Pazar… Pazar…
Ülkelerin tarihlerine baktığınızda tüm milletin tam bir birlik ve beraberlik halinde hareket ettiği çok az olay görürsünüz. Savaş olduğunda bile, milletin top yekûn savaştığı çok az savaş vardır.
Dünyada halk tarafından gerçekleştirilen iki devrim örnek olarak gösterilmektedir. Bu iki devrimin benzer çok yönleri vardır ve başka hiçbir devrim böylesine tabandan gelmemiştir.
İlki 1789 Fransız İhtilâlidir. Bu devrim Fransa’da monarşinin devrilerek, yerine cumhuriyetin kurulması ve Roma Katolik Kilisesi’nin ciddi reformlara gitmeye zorlanması ile birlikte Batı dünyası tarihinde bir dönüm noktasıdır. Özetle Fransız İhtilâli, vatandaşlık ve devredilemez haklar temelinde aydınlanma ilkelerine dayalı radikal bir sosyal değişimin başlangıcı olmuştur.
Diğeri ise hepimizin yakından bildiği 1919 – 1922 yılları arasında gerçekleşen Kurtuluş Savaşı’nın ardından yapılan “Türk Devrimleri”dir. Gazi Mustafa Kemal Atatürk ve silah arkadaşlarının önderliğinde, üç ayrı cephede genci, yaşlısı, kadını ve çocuğu ile tüm yurt sathında verilen mücadele ile işgalci güçler topraklarımızdan temizlenmiş, Osmanlı İmparatorluğu sona erdirilmiş, saltanat kaldırılmış ve yerine pırıl pırıl Türkiye Cumhuriyeti kurulmuştur. Daha sonrasında her alanda yapılan devrimlerle ülkemiz geri kalmışlıktan kurtarılarak, medeni ülkelerin seviyesine ulaşmak için çok ciddi bir atılım içine girmiştir. Bu mücadele sömürge veya manda durumunda yaşayan bir çok ülkeye örnek olmuş ve bağımsızlık ateşi bu ülkelere de sıçramıştır.

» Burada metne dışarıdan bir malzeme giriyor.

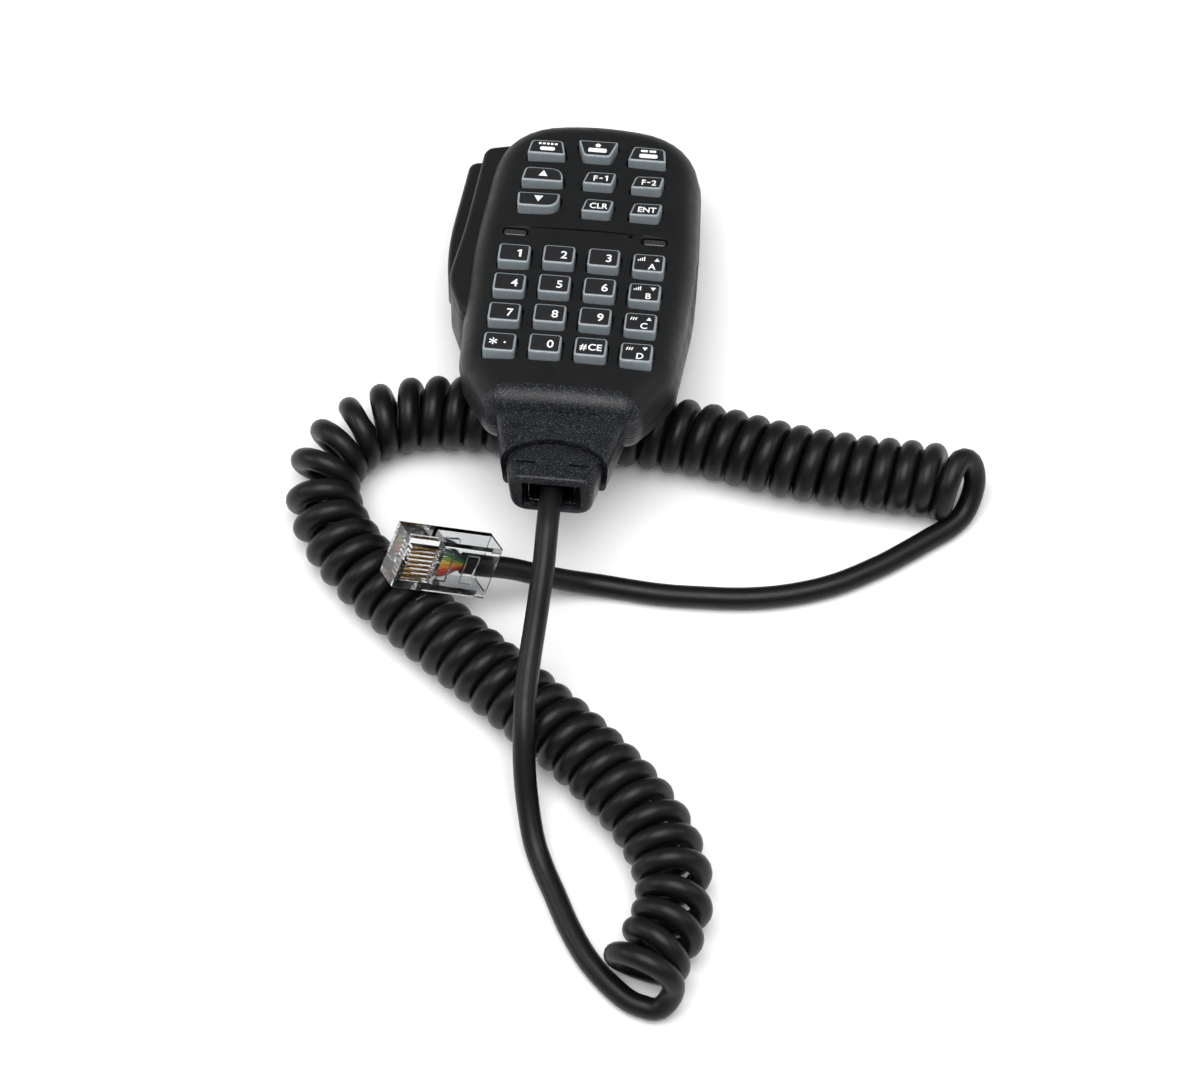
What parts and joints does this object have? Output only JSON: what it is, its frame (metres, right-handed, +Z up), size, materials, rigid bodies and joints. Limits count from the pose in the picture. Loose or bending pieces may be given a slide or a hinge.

1919 yılında başlayan Kurtuluş Savaşı’mızda bile ülkemizi işgal edenlerle birlik olan ve onları destekleyen kişiler ve gruplar vardı. Daha sonra bu insanlar İstiklâl Mahkemeleri’nde yargılandılar ve idam dahil olmak üzere çeşitli cezalara çarptırıldılar. Yani her daim iç ve dış düşmanlarımız olmuştur ve ne yazık ki olmaya da devam edecektir.
Bugün İstanbul Yenikapı’da düzenlenen miting ülke birlik ve beraberliğini göstermesi açısından bence çok önemlidir. Tüm parti liderlerinin ve farklı görüşlere sahip halkın bir araya geleceği ve daha önce hiç yapılmamış olan böylesi bir etkinliğin, yıllardır oluşmuş kin ve nefret duygularını bir miktar köreltmesini diliyorum. Liderlerin ve milletin farklı siyasi görüşleri olması doğaldır, ancak bunun bir düşmanlık seviyesine gelmesi, iç ve dış düşmanların işine yarayacaktır. Farklı siyasi görüşler, düşmanlık yerine bir rekabet anlayışına dönüşürse, ülkemizde bir hizmet yarışı ve toplum yararına bir seferberlik başlar.
Her türlü aşırılığın ve gericiliğin ülkelere ve topluma çok ciddi zararlar verdiğini, demokrasinin durduğunu, ilerlemenin yerini gerilemeye bıraktığını ve asla insan haklarından söz etmenin mümkün olmadığını yakın coğrafyamızda yaşananlardan dolayı biliyoruz. Zaten temelde toplumun korkusu da böyle ülkelere dönüşmek veya böyle rejimlerle yönetilmek değil mi?
Yenikapı’daki mitingin kavgasız ve dövüşsüz gerçekleşmesini, tüm dünyaya olduğu kadar, bu ülkenin birlik ve beraberliğini bozmaya çalışanlara gerekli mesajların verildiği bir etkinlik olmasını; tüm siyasi liderlere birbirlerine karşı daha saygılı politika yürütmeleri ve söylemlerinde ölçülü olmaları, şeffaflık ve hesap verilebilirlik ilkelerini benimsemiş, insan hak ve özgürlüklerine saygılı, yolsuzluklara karşı savaşan bir yönetim anlayışı için bir başlangıç olmasını diliyorum.